DM-SMR is simpler but can hurt performance if the host makes lots of random writes that thrash the cache. HM-SMR requires OS changes but avoids cache thrashing issues. Most SMR drives today use DM-SMR.

SMR Performance Characteristics

Now that we understand how SMR works internally, let’s look specifically at how its performance differs from standard hard drives:

Sequential Read Performance

Sequential read performance is similar to standard drives. Reading sequential data from the densely packed shingled tracks performs comparably to a conventional platter layout. Streaming large files like videos works well.

Sequential Write Performance

Sequential writes are also comparable, and sometimes even faster than conventional drives thanks to the higher data density. Writing large amounts of contiguous data in a stream can be optimized by the sequential nature of SMR.

Random Read Performance

Random reads are much slower than sequential, but similar to standard drives. The head still needs to move around randomly to target tracks. The overlapping tracks don’t help or hinder much here.

Random Write Performance

As highlighted earlier, random writes see a huge impact – often 10-100x slower than a standard drive. This requires rewriting entire bands for each bit of updated data. This makes SMR terrible for transactional workloads.

Mixed Sequential and Random Access

Performance will be bottlenecked by the random writes. The frequent need to read-modify-write bands will limit overall throughput. Applications must be optimized to batch random writes and turn them into large sequential writes wherever possible.

Multi-User Access

SMR will struggle with concurrent access due to contention and the inability to isolate bandwidth. Multiple users making random accesses on consumer NAS and RAID configurations with SMR drives often results in glacial speeds.

RAID Configurations

RAID exacerbates the issues of SMR – striping combines the shingled bands across drives. So a random write on one drive causes multiple drives to read-modify-write bands. Performance can be unusable in many RAID setups with SMR.

Ideal and Poor Use Cases for SMR Hard Drives

Given the nuanced performance characteristics, SMR drives are well-suited for some uses but terrible for others:

Good Use Cases

  • Single-drive external storage for backups, movies, photos, music, etc.
  • Cold storage / archival storage where data is infrequently overwritten
  • Cheap dense space for storing downloaded media like games and video
  • Scratch disks for handling sequential operations like video processing

SMR is cost-effective for storing large amounts of streamed/archived data where high throughput and low latency are not critical.

Poor Use Cases

  • Database servers
  • Virtual machine hosting
  • RAID arrays
  • Network-attached storage (NAS)
  • Transactional workloads
  • Frequently overwritten data
  • OS/boot drives

Performance and even data integrity can suffer severely when using SMR in applications requiring efficient random access.

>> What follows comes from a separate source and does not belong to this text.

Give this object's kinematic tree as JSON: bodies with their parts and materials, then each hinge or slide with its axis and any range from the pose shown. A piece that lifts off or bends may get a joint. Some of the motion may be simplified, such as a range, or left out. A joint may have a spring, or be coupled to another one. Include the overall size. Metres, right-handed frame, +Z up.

The Controversy Around SMR Drives

Now that we fully grasp SMR technology and where it does (or doesn’t) make sense, let’s discuss the controversial issues that have arose:

SMR Drives Often Not Clearly Labeled as Such

One of the biggest complaints is that consumers cannot easily identify if a drive uses SMR. Retail packaging and spec sheets may lack any mention of SMR. The technical details are opaque to average buyers.

This forces expert investigation and confirmation to determine if a drive is SMR-based. Lack of clear labeling prevents buyers from making informed decisions about suitability for different use cases.

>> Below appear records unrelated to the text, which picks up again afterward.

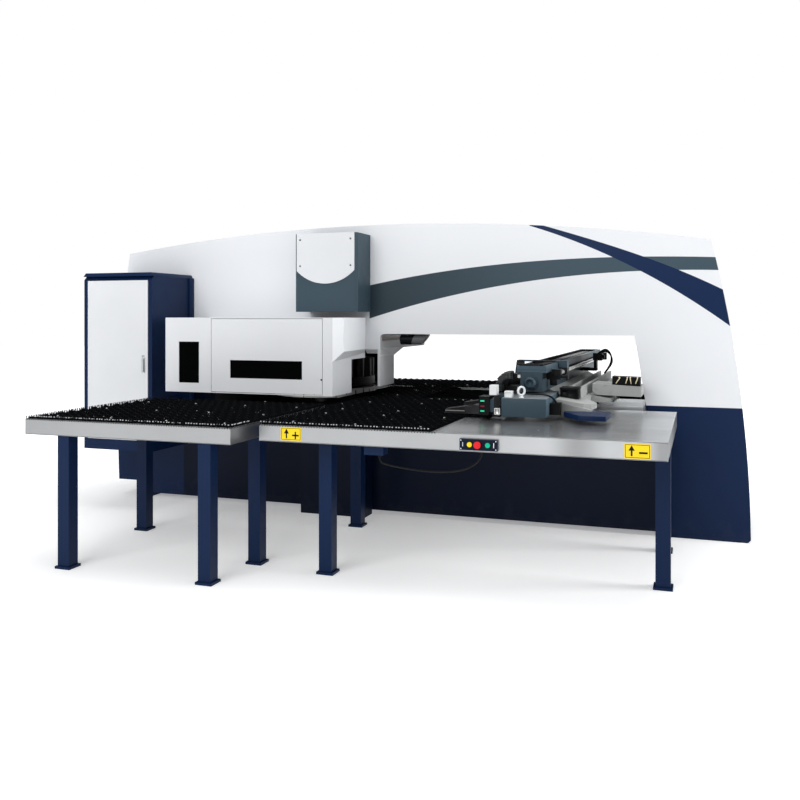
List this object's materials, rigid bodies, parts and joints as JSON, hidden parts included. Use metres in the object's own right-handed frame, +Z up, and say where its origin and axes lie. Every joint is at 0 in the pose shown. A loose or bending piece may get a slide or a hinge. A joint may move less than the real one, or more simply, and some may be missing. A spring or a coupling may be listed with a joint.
{
  "type": "cnc turret punch press",
  "caption": "CNC turret punch press: closed O-frame, covered turrets under a ram head, clamp carriage on a cross beam, brush tables, push-button box and electrical cabinet.",
  "frame": {"origin": "middle of the floor area that the machine covers, on the floor", "axes": "+X to the right along the frame seen from the operator's side, +Y from the operator's side to the rear, +Z up"},
  "size_m": [5.3438, 4.257, 2.3545],
  "materials": {
    "white_paint": "satin",
    "navy_paint": "satin",
    "slate_paint": "satin",
    "black_paint": "matt",
    "stainless": "brushed",
    "ground_steel": "ground",
    "casting": "painted light grey",
    "black_plastic": "matt",
    "window_black": "gloss",
    "white_plastic": "matt",
    "yellow_plastic": "gloss",
    "red_plastic": "gloss",
    "green_plastic": "gloss",
    "cable_rubber": "matt"
  },
  "bodies": {
    "machine": {"frame": "white_paint", "ram_cover": "slate_paint", "ram_shield": "white_paint", "ram_bush": "ground_steel", "upper_shaft": "ground_steel", "lower_shaft": "ground_steel", "turret_cover": "white_paint", "side_window": "window_black", "die_hoods": "white_paint", "nose_panel": "white_paint", "work_lamp": "black_paint", "rear_guard": "white_paint", "cabinet_body": "navy_paint", "cabinet_drives": "black_plastic", "left_table": "stainless", "centre_table": "stainless", "rear_table": "stainless", "throat_deck": "black_paint", "brush_strips": "black_plastic", "ball_casters": "ground_steel", "table_stands": "navy_paint", "rail_base": "casting", "rail_covers": "stainless", "guide_rails": "ground_steel", "lower_motor": "black_paint", "button_box": "navy_paint", "junction_box": "navy_paint", "button_cable": "cable_rubber"},
    "saddle": {"saddle": "casting", "saddle_foot": "navy_paint", "saddle_runners": "ground_steel", "cable_duct": "casting", "cross_beam": "slate_paint", "beam_rails": "ground_steel", "motor_cover": "slate_paint", "lifting_eye": "white_paint", "screw_bearings": "black_paint", "energy_chain": "black_plastic", "hose_tray": "casting", "hose_box": "black_plastic"},
    "carriage": {"carriage": "slate_paint", "clamps": "ground_steel", "valve_box": "black_plastic", "limit_boxes": "white_plastic"},
    "front_jaw": {"front_jaw": "ground_steel"},
    "rear_jaw": {"rear_jaw": "ground_steel"},
    "upper_screw": {"upper_screw": "ground_steel"},
    "lower_screw": {"lower_screw": "ground_steel"},
    "upper_turret": {"upper_turret": "ground_steel", "punches": "ground_steel"},
    "lower_turret": {"lower_turret": "ground_steel", "dies": "ground_steel"},
    "ram": {"ram": "ground_steel"},
    "turret_door": {"turret_door": "white_paint", "door_window": "window_black"},
    "cabinet_door": {"cabinet_door": "white_paint"},
    "cabinet_lock": {"cabinet_lock": "stainless"},
    "start_button": {"start_button": "yellow_plastic"},
    "stop_button": {"stop_button": "red_plastic"},
    "reset_button": {"reset_button": "green_plastic"}
  },
  "joints": [
    {"name": "saddle_slide", "type": "slide", "parent": "machine", "child": "saddle", "axis": [1, 0, 0], "range_m": [-0.98, 0]},
    {"name": "carriage_slide", "type": "slide", "parent": "saddle", "child": "carriage", "axis": [0, 1, 0], "range_m": [0, 2.3]},
    {"name": "upper_screw_turn", "type": "hinge", "parent": "saddle", "child": "upper_screw", "pos_m": [1.425, -0.8465, 1.223], "axis": [0, 1, 0], "range_deg": [-20, 20720]},
    {"name": "lower_screw_turn", "type": "hinge", "parent": "machine", "child": "lower_screw", "pos_m": [0.18, 0.5935, 0.865], "axis": [1, 0, 0], "range_deg": [-8840, 20]},
    {"name": "upper_turret_turn", "type": "hinge", "parent": "machine", "child": "upper_turret", "pos_m": [-0.887, 0.5935, 1.01], "axis": [0, 0, 1], "continuous": true},
    {"name": "lower_turret_turn", "type": "hinge", "parent": "machine", "child": "lower_turret", "pos_m": [-0.887, 0.5935, 0.915], "axis": [0, 0, 1], "continuous": true},
    {"name": "ram_slide", "type": "slide", "parent": "machine", "child": "ram", "axis": [0, 0, 1], "range_m": [-0.037, 0]},
    {"name": "front_jaw_tilt", "type": "hinge", "parent": "carriage", "child": "front_jaw", "pos_m": [0.905, -1.0665, 1.0015], "axis": [0, 1, 0], "range_deg": [0, 8]},
    {"name": "rear_jaw_tilt", "type": "hinge", "parent": "carriage", "child": "rear_jaw", "pos_m": [0.905, -0.5865, 1.0015], "axis": [0, 1, 0], "range_deg": [0, 8]},
    {"name": "turret_door_swing", "type": "hinge", "parent": "machine", "child": "turret_door", "pos_m": [-1.287, -0.6615, 1], "axis": [0, 0, 1], "range_deg": [-100, 0]},
    {"name": "cabinet_door_swing", "type": "hinge", "parent": "machine", "child": "cabinet_door", "pos_m": [-2.5253, -0.6125, 1], "axis": [0, 0, 1], "range_deg": [-110, 0]},
    {"name": "cabinet_lock_turn", "type": "hinge", "parent": "cabinet_door", "child": "cabinet_lock", "pos_m": [-1.969, -0.6185, 1.27], "axis": [0, 1, 0], "range_deg": [0, 90]},
    {"name": "start_button_push", "type": "slide", "parent": "machine", "child": "start_button", "axis": [0, 1, 0], "range_m": [0, 0.005], "stiffness_N_per_m": 600},
    {"name": "stop_button_push", "type": "slide", "parent": "machine", "child": "stop_button", "axis": [0, 1, 0], "range_m": [0, 0.005], "stiffness_N_per_m": 600},
    {"name": "reset_button_push", "type": "slide", "parent": "machine", "child": "reset_button", "axis": [0, 1, 0], "range_m": [0, 0.005], "stiffness_N_per_m": 600}
  ],
  "couplings": [
    {"joint": "upper_screw_turn", "follows": "carriage_slide", "rad_per_m": 157.08},
    {"joint": "lower_screw_turn", "follows": "saddle_slide", "rad_per_m": 157.08},
    {"joint": "lower_turret_turn", "follows": "upper_turret_turn", "ratio": 1},
    {"joint": "rear_jaw_tilt", "follows": "front_jaw_tilt", "ratio": 1}
  ]
}
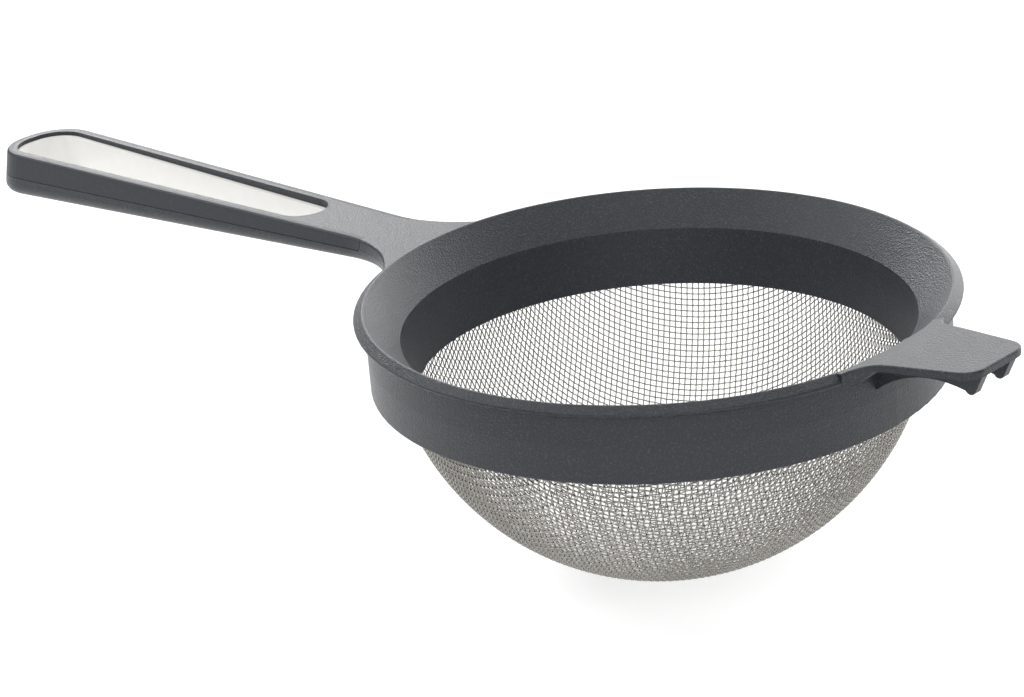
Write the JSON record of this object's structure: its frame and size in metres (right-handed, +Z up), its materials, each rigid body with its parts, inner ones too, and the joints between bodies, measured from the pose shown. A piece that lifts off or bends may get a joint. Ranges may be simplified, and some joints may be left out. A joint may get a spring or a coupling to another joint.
{
  "type": "tea strainer",
  "caption": "Hand-held tea strainer: a fine wire mesh bowl in a moulded plastic ring, with a long flat handle that has a soft grip band and a hanging slot with a liner, and a short rest tab.",
  "frame": {"origin": "on the bowl's axis, level with the highest line of the ring's rim", "axes": "+Z points up out of the bowl's mouth, and +X points from the handle to the rest tab"},
  "size_m": [0.2365, 0.1, 0.0511],
  "materials": {
    "dark_plastic": "spark-eroded grain",
    "steel_mesh": "woven wire",
    "soft_grip": "soft satin",
    "cream_liner": "smooth"
  },
  "bodies": {
    "root": {"strainer_frame": "dark_plastic", "mesh_bowl": "steel_mesh", "mesh_clamp_ring": "dark_plastic", "grip_band": "soft_grip", "handle_liner": "cream_liner"}
  },
  "joints": []
}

SMR Drives Used in Inappropriate Scenarios

Major NAS and server vendors have shipped devices using SMR drives without disclosing their use and performance implications. These devices end up crippled by terrible speeds due to the mismatch between SMR limitations and workload demands.

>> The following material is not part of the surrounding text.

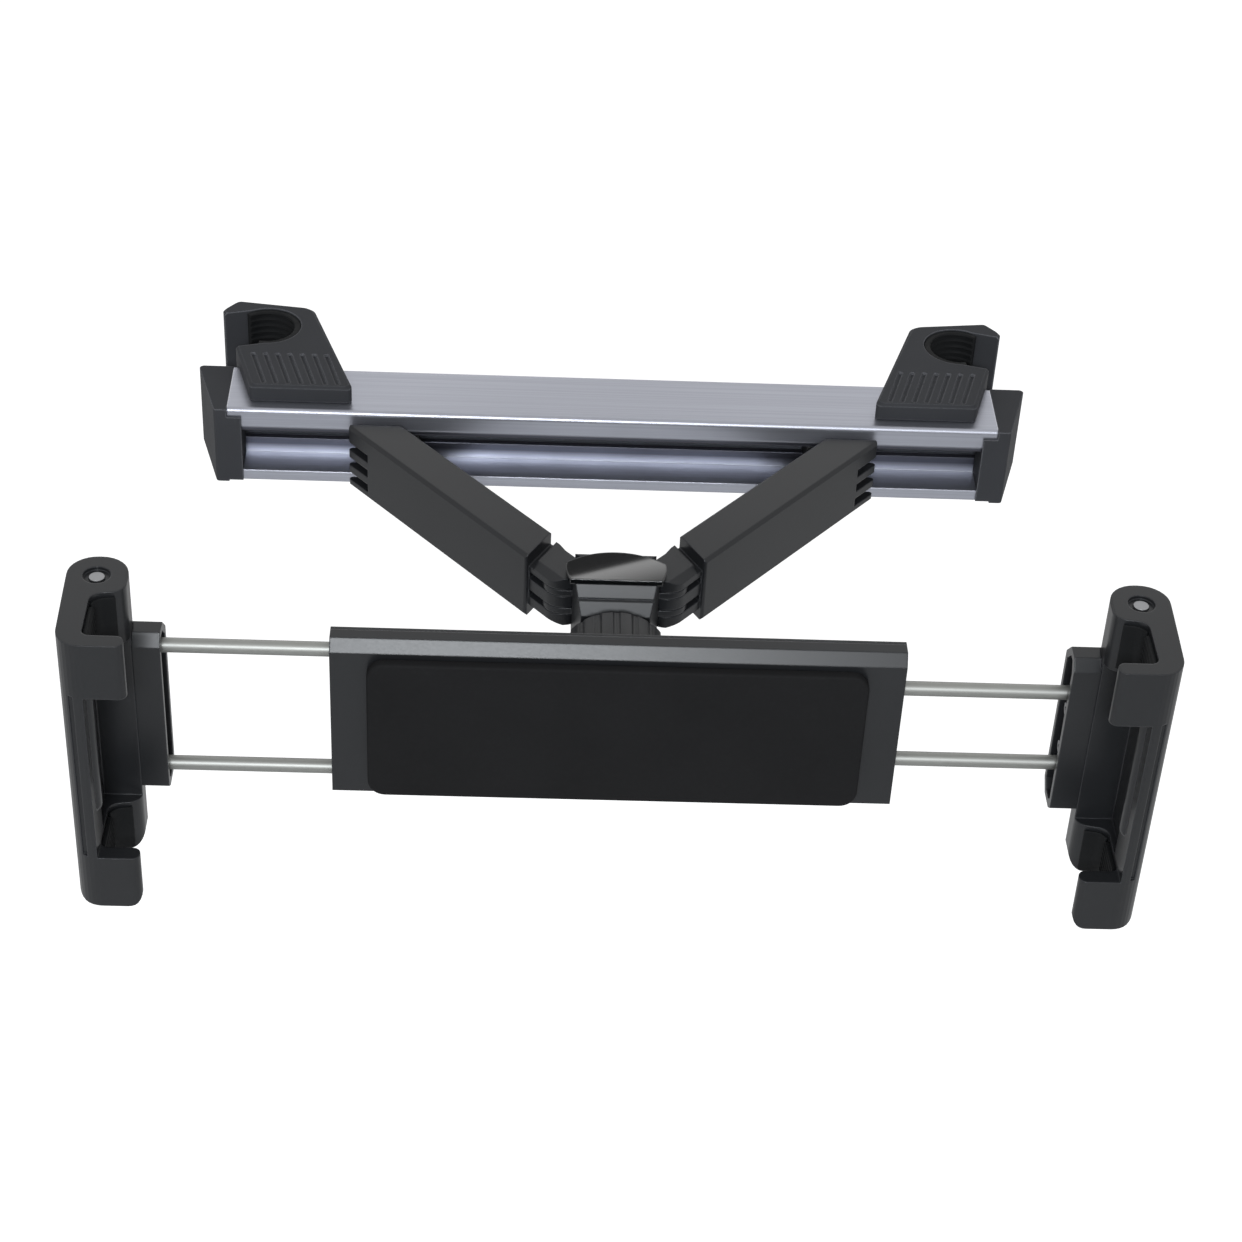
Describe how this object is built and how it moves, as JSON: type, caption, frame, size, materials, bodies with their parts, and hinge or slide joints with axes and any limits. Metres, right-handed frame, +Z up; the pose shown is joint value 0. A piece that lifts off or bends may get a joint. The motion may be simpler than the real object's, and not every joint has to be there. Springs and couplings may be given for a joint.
{
  "type": "headrest tablet mount",
  "caption": "Tablet mount that hooks onto two headrest posts, with a rail, two sliding folding arms, a ball joint and a holder with spring-rod jaws",
  "frame": {"origin": "midway between the axes of the two headrest posts, at half the height of the rail", "axes": "X along the rail, to the right as seen from the tablet; Y away from the tablet, towards the seat; Z up along the posts"},
  "size_m": [0.2142, 0.1494, 0.0656],
  "materials": {
    "dark_plastic": "fine moulded texture, satin",
    "gloss_plastic": "polished cap",
    "black_rubber": "soft matte rubber",
    "rail_aluminium": "satin anodised, drawn along its length",
    "steel": "ground rod and pin steel"
  },
  "bodies": {
    "rail": {"rail_extrusion": "rail_aluminium", "left_end_cap": "dark_plastic", "right_end_cap": "dark_plastic"},
    "left_hook_body": {"left_hook": "dark_plastic", "left_hook_liner": "black_rubber"},
    "right_hook_body": {"right_hook": "dark_plastic", "right_hook_liner": "black_rubber"},
    "left_slider": {"left_slider_shoe": "dark_plastic", "left_slider_pin": "steel"},
    "right_slider": {"right_slider_shoe": "dark_plastic", "right_slider_pin": "steel"},
    "left_arm_body": {"left_arm": "dark_plastic", "left_arm_cover": "dark_plastic"},
    "right_arm_body": {"right_arm": "dark_plastic", "right_arm_cover": "dark_plastic"},
    "hub": {"hub_body": "dark_plastic", "hub_cap": "gloss_plastic", "left_hub_pin": "steel", "right_hub_pin": "steel", "ball_stud": "steel"},
    "seat": {"ball_seat": "black_rubber"},
    "socket": {"ball_socket": "dark_plastic", "swivel_screw": "steel"},
    "nut": {"collar_nut": "dark_plastic"},
    "holder": {"holder_front": "dark_plastic", "holder_back": "dark_plastic", "holder_pad": "black_rubber", "left_end_plate": "dark_plastic", "right_end_plate": "dark_plastic", "left_rod_guide": "dark_plastic", "right_rod_guide": "dark_plastic", "holder_screws": "steel"},
    "left_jaw_body": {"left_jaw": "dark_plastic", "left_jaw_block": "dark_plastic", "left_upper_rod": "steel", "left_lower_rod": "steel", "left_rod_collars": "steel", "left_rod_screws": "steel", "left_jaw_pins": "steel", "left_upper_grip": "black_rubber", "left_lower_grip": "black_rubber"},
    "right_jaw_body": {"right_jaw": "dark_plastic", "right_jaw_block": "dark_plastic", "right_upper_rod": "steel", "right_lower_rod": "steel", "right_rod_collars": "steel", "right_rod_screws": "steel", "right_jaw_pins": "steel", "right_upper_grip": "black_rubber", "right_lower_grip": "black_rubber"}
  },
  "joints": [
    {"name": "left_hook_slide", "type": "slide", "parent": "rail", "child": "left_hook_body", "axis": [1, 0, 0], "range_m": [0, 0.025], "stiffness_N_per_m": 200, "springref_m": -0.02},
    {"name": "right_hook_slide", "type": "slide", "parent": "rail", "child": "right_hook_body", "axis": [-1, 0, 0], "range_m": [0, 0.025], "stiffness_N_per_m": 200, "springref_m": -0.02},
    {"name": "left_slider_slide", "type": "slide", "parent": "rail", "child": "left_slider", "axis": [1, 0, 0], "range_m": [-0.024, 0.003]},
    {"name": "left_arm_fold", "type": "hinge", "parent": "left_slider", "child": "left_arm_body", "pos_m": [-0.0506, -0.03365, -0.00145], "axis": [0, 0, 1], "range_deg": [-8, 15]},
    {"name": "hub_level", "type": "hinge", "parent": "left_arm_body", "child": "hub", "pos_m": [-0.011, -0.0801, -0.0001], "axis": [0, 0, 1], "range_deg": [-15, 8]},
    {"name": "right_arm_fold", "type": "hinge", "parent": "hub", "child": "right_arm_body", "pos_m": [0.011, -0.0801, -0.0001], "axis": [0, 0, 1], "range_deg": [-15, 8]},
    {"name": "right_slider_level", "type": "hinge", "parent": "right_arm_body", "child": "right_slider", "pos_m": [0.0506, -0.03365, -0.00145], "axis": [0, 0, 1], "range_deg": [-8, 15]},
    {"name": "holder_pan", "type": "hinge", "parent": "hub", "child": "seat", "pos_m": [0, -0.1014, -0.0057], "axis": [0, 0, 1], "range_deg": [-15, 15]},
    {"name": "holder_tilt", "type": "hinge", "parent": "seat", "child": "socket", "pos_m": [0, -0.1014, -0.0057], "axis": [1, 0, 0], "range_deg": [-15, 15]},
    {"name": "collar_nut_turn", "type": "hinge", "parent": "socket", "child": "nut", "pos_m": [0, -0.1014, -0.0057], "axis": [0, -1, 0], "range_deg": [0, 90]},
    {"name": "holder_spin", "type": "hinge", "parent": "socket", "child": "holder", "pos_m": [0, -0.1014, -0.0057], "axis": [0, -1, 0], "continuous": true},
    {"name": "left_jaw_slide", "type": "slide", "parent": "holder", "child": "left_jaw_body", "axis": [-1, 0, 0], "range_m": [-0.0325, 0.03]},
    {"name": "right_jaw_slide", "type": "slide", "parent": "holder", "child": "right_jaw_body", "axis": [1, 0, 0], "range_m": [-0.0325, 0.03]}
  ],
  "couplings": [
    {"joint": "hub_level", "follows": "left_arm_fold", "ratio": -1},
    {"joint": "right_arm_fold", "follows": "left_arm_fold", "ratio": -1},
    {"joint": "right_slider_level", "follows": "left_arm_fold", "ratio": 1}
  ]
}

For example, a RAID NAS expects efficient random writes. SMR drives in RAID provide the opposite. But vendors have not always been upfront about using SMR drives in devices and configurations where they are inappropriate.

Dropped Support Due to SMR Issues

Some vendors have revoked support for SMR drives even if they were previously validated, due to overwhelming user problems caused by applying SMR in unsuitable scenarios.

WD previously had some SMR drives on compatibility lists, but pulled support once major issues came to light in RAID/NAS deployments. Vendors have lost faith in SMR’s viability in heavy workloads.

Lack of Transparency Around SMR Pitfalls

Drive makers have not been fully honest and transparent about the severe performance and usage limitations inherent in SMR. Marketing does not always differentiate between SMR and conventional drives.

More transparency and more visible indicators of SMR usage are needed. Vendors should clarify that SMR may be unfit for loads like multi-user NAS/RAID and mixed random access – the types of use buyers expect from off-the-shelf drives.

No Clear Indicator of DM-SMR vs. HM-SMR

As mentioned earlier, DM-SMR is more problematic when the OS/applications are “SMR unaware”. HM-SMR requires host coordination but avoids cache thrashing.

But it’s unclear to buyers which implementation a drive may be using. This lack of clarity makes it hard to gauge real-world performance and compatibility – a possible DM-SMR drive could perform far worse than users anticipate.

Recommendations for SMR Viability

For SMR drives to gain acceptance and trust from users, a few recommendations could help improve their viability and transparency:

Require Clear Labelling of SMR Usage on Packaging/Marketing

Make it obvious upfront that a drive uses SMR rather than conventional recording. Don’t hide it in tiny print or technical jargon. Average buyers should know this detail before purchasing.

Note Compatibility Limitations on Spec Sheets

Spec sheets should note that SMR may not be appropriate for multi-user NAS/RAID configurations and random-write-heavy workloads. Warn buyers proactively of potential pitfalls.

Disclose DM-SMR vs. HM-SMR Implementations

Listing whether drive-managed or host-managed SMR is in use sets expectations correctly around real-world performance and compatibility nuances.

Accurately Represent Performance in Benchmarks

Many benchmarks only test sequential perf, not realistic random write loads. Publish benchmarks covering both sequential and random access to convey a full picture.

Encourage Development of Improved Caching and Host Software

Better drive-side caching algorithms and optimized host filesystems/software can help realize the intended benefits of SMR while minimizing drawbacks under real workloads.

Conclusion

SMR technology can offer higher capacities for cheaper bulk storage. But deceptive marketing and lack of transparency around significant performance limitations have damaged confidence in this new recording method.

More clarity around proper use cases from vendors along with optimized caching and software can help SMR mature into a viable option for large-scale sequential storage needs. But for now, caution is warranted when evaluating SMR, especially for performance-sensitive applications involving lots of random writes.